Beginning with the first line below, please repeat the material exactly, ending with the line that includes "forged outer ring.".

═════ Task inputs ═════

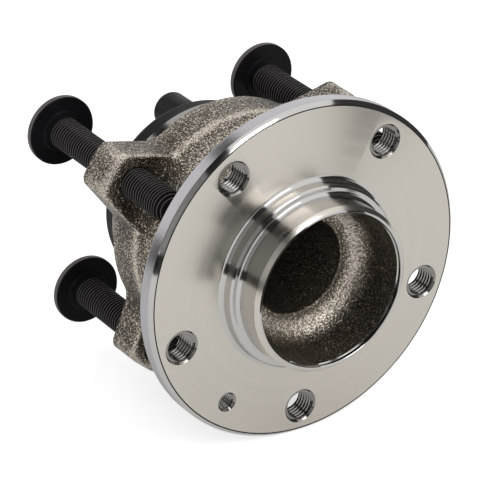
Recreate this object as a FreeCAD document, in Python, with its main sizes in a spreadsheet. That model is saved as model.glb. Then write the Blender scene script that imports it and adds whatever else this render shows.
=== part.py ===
"""Wheel hub bearing: a flanged hub turning on two rows of balls inside a forged outer ring.

The axle lies along Y. The wheel side points to -Y, the vehicle side to +Y, and +Z is up.
The origin is the centre of the wheel face. All lengths are in millimetres, angles in degrees.
"""
import FreeCAD, Part
import Sketcher
import math
import os

Vector = FreeCAD.Vector
Rotation = FreeCAD.Rotation
Placement = FreeCAD.Placement

# Driving sizes: name, value
SIZES = [
    ("flange_radius", 64.6),
    ("flange_rim_thickness", 7.1),
    ("flange_root_station", 12.5),
    ("flange_taper_width", 22.6),
    ("flange_root_step", 1.4),
    ("rim_chamfer", 1.4),
    ("rim_back_chamfer", 0.6),
    ("rim_land", 2.4),
    ("wheel_hole_inset", 10.6),
    ("wheel_bolt_count", 5),
    ("wheel_hole_radius", 5.25),
    ("wheel_hole_mouth_radius", 6.6),
    ("wheel_hole_angle", 52.1),
    ("locating_hole_radius", 2.5),
    ("locating_hole_mouth_radius", 3.8),
    ("wheel_pilot_radius", 31.7),
    ("wheel_pilot_length", 16.5),
    ("pilot_lead", 1.4),
    ("disc_pilot_radius", 35.0),
    ("disc_pilot_length", 5.3),
    ("disc_pilot_chamfer", 0.7),
    ("disc_pilot_root", 2.0),
    ("pilot_bore_radius", 29.4),
    ("pilot_bore_depth", 1.6),
    ("pilot_bore_edge", 0.4),
    ("dish_wall_radius", 28.4),
    ("dish_bowl_radius", 9.8),
    ("dish_floor_station", 4.8),
    ("pocket_mouth_radius", 18.2),
    ("pocket_end_radius", 13.2),
    ("pocket_station", 33.0),
    ("pocket_round", 5.0),
    ("ball_radius", 6.35),
    ("ball_pitch_radius", 28.5),
    ("ball_count", 12),
    ("race_clearance", 0.12),
    ("outboard_row_station", 29.0),
    ("inboard_row_station", 56.0),
    ("inner_high_shoulder_radius", 26.3),
    ("inner_low_shoulder_radius", 23.4),
    ("shoulder_reach", 3.0),
    ("ring_chamfer", 0.6),
    ("seal_land_radius", 27.4),
    ("seal_land_station", 20.0),
    ("seal_land_fillet", 3.0),
    ("seal_land_chamfer", 1.0),
    ("hub_back_station", 13.2),
    ("spindle_radius", 17.0),
    ("spindle_step_station", 43.0),
    ("inner_ring_end_station", 66.5),
    ("formed_head_radius", 21.6),
    ("formed_head_height", 4.8),
    ("formed_head_round", 2.4),
    ("outer_front_station", 15.2),
    ("barrel_front_radius", 41.5),
    ("barrel_radius", 45.2),
    ("barrel_taper_start", 25.0),
    ("barrel_taper_end", 43.0),
    ("mounting_station", 57.0),
    ("lug_thickness", 14.0),
    ("spigot_radius", 38.8),
    ("spigot_end_station", 69.4),
    ("spigot_chamfer", 1.0),
    ("outer_high_shoulder_radius", 31.6),
    ("outer_low_shoulder_radius", 34.3),
    ("seal_seat_radius", 36.2),
    ("seal_seat_depth", 4.6),
    ("cap_seat_radius", 35.4),
    ("cap_seat_depth", 5.6),
    ("knuckle_bolt_radius", 52.6),
    ("upper_lug_angle", 33.5),
    ("lower_lug_angle", 48.4),
    ("upper_lug_tip_wall", 11.5),
    ("lower_lug_tip_wall", 9.7),
    ("lug_tip_half_width", 7.6),
    ("lug_corner_radius", 4.5),
    ("lug_flare", 20.0),
    ("lug_blend_radius", 9.0),
    ("lug_front_blend", 8.0),
    ("upper_lug_shift", 0.6),
    ("bolt_shank_radius", 6.0),
    ("bolt_length", 77.0),
    ("bolt_tip_radius", 4.4),
    ("bolt_tip_lead", 3.4),
    ("bolt_hole_clearance", 0.05),
    ("bolt_head_station", 94.5),
    ("bolt_flange_radius", 13.3),
    ("bolt_flange_thickness", 2.8),
    ("bolt_flange_edge", 0.8),
    ("bolt_collar_radius", 8.0),
    ("bolt_collar_height", 0.6),
    ("bolt_hex_radius", 9.24),
    ("bolt_hex_height", 5.0),
    ("bolt_hex_lead", 1.4),
    ("bolt_hex_lead_angle", 30.0),
    ("bolt_turn_1", 15.0),
    ("bolt_turn_2", 22.0),
    ("bolt_turn_3", 33.0),
    ("bolt_turn_4", 5.0),
    ("cage_inner_radius", 26.8),
    ("cage_outer_radius", 30.2),
    ("cage_back_reach", 8.2),
    ("cage_open_reach", 3.2),
    ("pocket_clearance", 0.2),
    ("seal_case_wall", 0.8),
    ("seal_case_recess", 0.3),
    ("seal_back_gap", 0.4),
    ("seal_case_inner_radius", 30.6),
    ("seal_rubber_wall", 1.0),
    ("seal_foot_width", 2.2),
    ("lip_edge", 0.6),
    ("lip_clearance", 0.3),
    ("carrier_wall", 0.8),
    ("carrier_sleeve_length", 2.0),
    ("encoder_thickness", 1.2),
    ("encoder_inner_radius", 28.4),
    ("encoder_outer_radius", 32.8),
    ("cap_radius", 36.5),
    ("cap_height", 9.2),
    ("cap_wall", 1.8),
    ("cap_round", 2.6),
    ("cap_skirt_length", 5.0),
    ("cap_skirt_wall", 2.1),
    ("cap_inside_slope", 1.0),
    ("o_ring_thickness", 1.0),
    ("o_ring_groove_width", 1.2),
    ("sensor_tip_chamfer", 0.5),
    ("sensor_offset", 28.3),
    ("sensor_radius", 4.4),
    ("sensor_gap", 0.8),
    ("connector_radius", 7.0),
    ("connector_end_station", 92.0),
    ("connector_round", 2.0),
    ("socket_radius", 4.7),
    ("socket_depth", 7.0),
    ("pin_radius", 0.5),
    ("pin_half_spacing", 1.6),
    ("pin_length", 7.5),
    ("running_fit", 0.1),
    ("cut_overrun", 1.0),
]

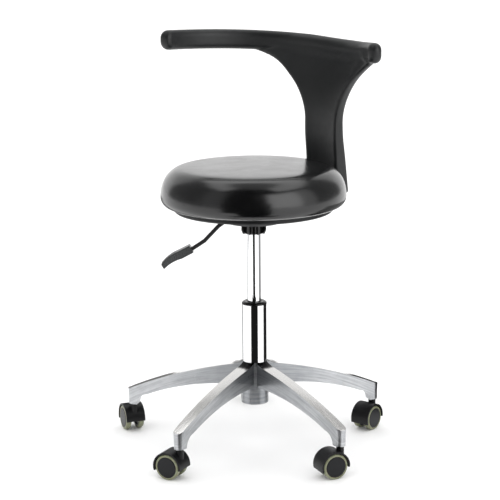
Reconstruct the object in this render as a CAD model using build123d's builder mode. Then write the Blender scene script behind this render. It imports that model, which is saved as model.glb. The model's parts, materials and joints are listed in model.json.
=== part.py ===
from build123d import *
import os
from math import cos, sin, radians

# Dentist stool: five-leg star base on twin-wheel casters, gas lift, round upholstered seat
# with a height lever under it, and a T-shaped armrest that turns around the seat.
# Millimetres, +Z up. The origin is on the floor, on the column's axis.
# The armrest's stem stands at +Y, and the lever points between -X and -Y.

os.makedirs("parts", exist_ok=True)

running_gap = 0.05          # radial clearance of every shaft that turns or slides in a bore

# --- casters: 50 mm twin wheels on an 11 mm stem ---
caster_count = 5
wheel_radius = 25.0
wheel_inner_face = 7.6      # from the caster's middle plane
wheel_outer_face = 19.6
tread_inner_radius = 20.5
hub_disc_radius = 19.2
caster_trail = 18.0
hood_radius = 29.5
hood_half_width = 20.0
hood_cavity_radius = 26.3
hood_web_half = 7.0
caster_height = 60.0        # floor to the underside of the leg's socket
stem_radius = 5.5
stem_bottom_z = 31.0
stem_top_z = 87.0
axle_radius = 3.0
axle_half_length = 17.8

# --- star base: polished aluminium casting ---
stem_circle = 260.0         # radius on which the caster stems stand
first_leg_angle = -4.6
leg_step = 360.0 / caster_count
leg_angles = [first_leg_angle + leg_step * k for k in range(caster_count)]
trail_angles = [250.8, 279.5, 137.0, 158.5, 199.3]    # where each caster happens to trail
leg_half_root = 13.5
leg_half_tip = 10.4
web_fillet = 3.0
boss_radius_bottom = 9.7
boss_radius_top = 11.2
hub_radius = 27.5
hub_bottom_z = 85.0
hub_top_z = 171.0
leg_wall = 3.5

# --- column: 50 mm outer tube, 28 mm gas cylinder, 10 mm piston rod ---
column_radius = 25.0
column_wall = 2.0
column_top_z = 288.5
foot_top_radius = 24.6      # tapered foot in the hub
foot_bottom_radius = 22.6
foot_bottom_z = 92.0
foot_floor = 3.0
bush_cap_z = 294.0
bush_bottom_z = 228.0
cylinder_radius = 14.0
cylinder_bore = 11.0
cylinder_bottom_z = 233.0
cylinder_top_z = 464.0
cylinder_taper_top = 13.2
gland_length = 15.0
rod_radius = 5.0
rod_bottom_z = 87.0
rod_top_z = 327.0
piston_length = 16.0
race_outer = 15.0
race_height = 2.5
ball_radius = 1.6

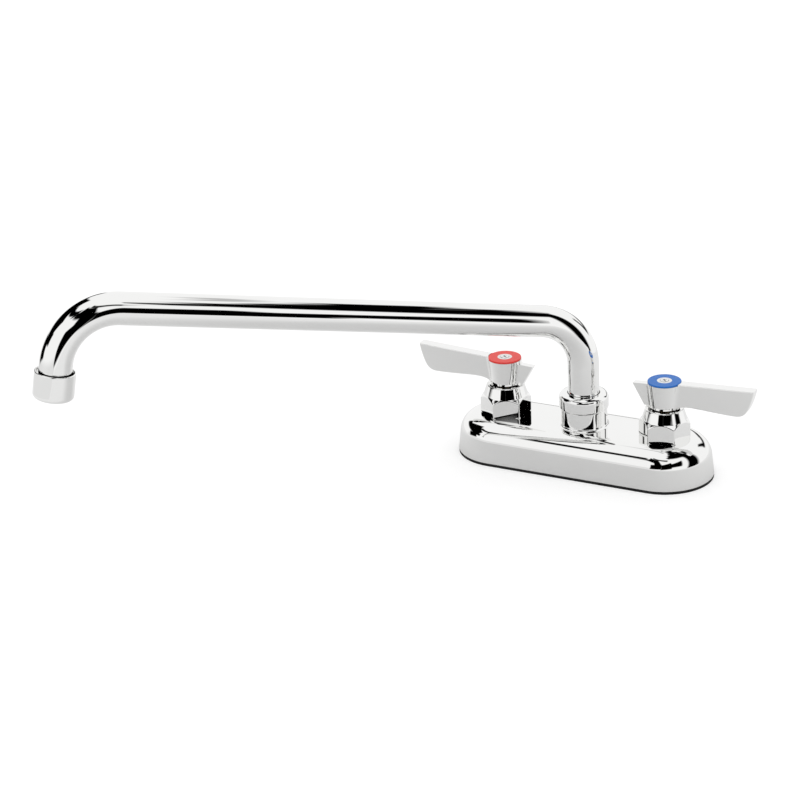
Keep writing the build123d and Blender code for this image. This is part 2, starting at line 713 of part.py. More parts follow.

═════

--- Reply ---
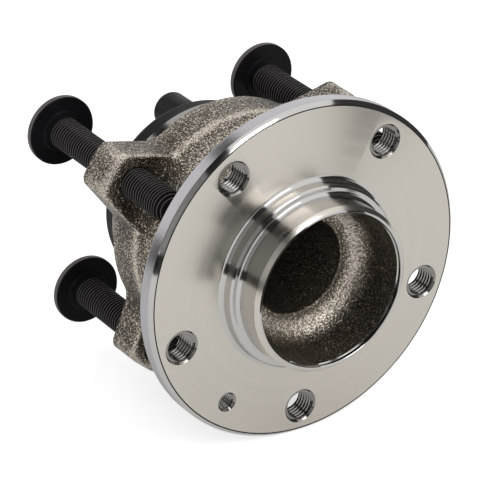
Recreate this object as a FreeCAD document, in Python, with its main sizes in a spreadsheet. That model is saved as model.glb. Then write the Blender scene script that imports it and adds whatever else this render shows.
=== part.py ===
"""Wheel hub bearing: a flanged hub turning on two rows of balls inside a forged outer ring.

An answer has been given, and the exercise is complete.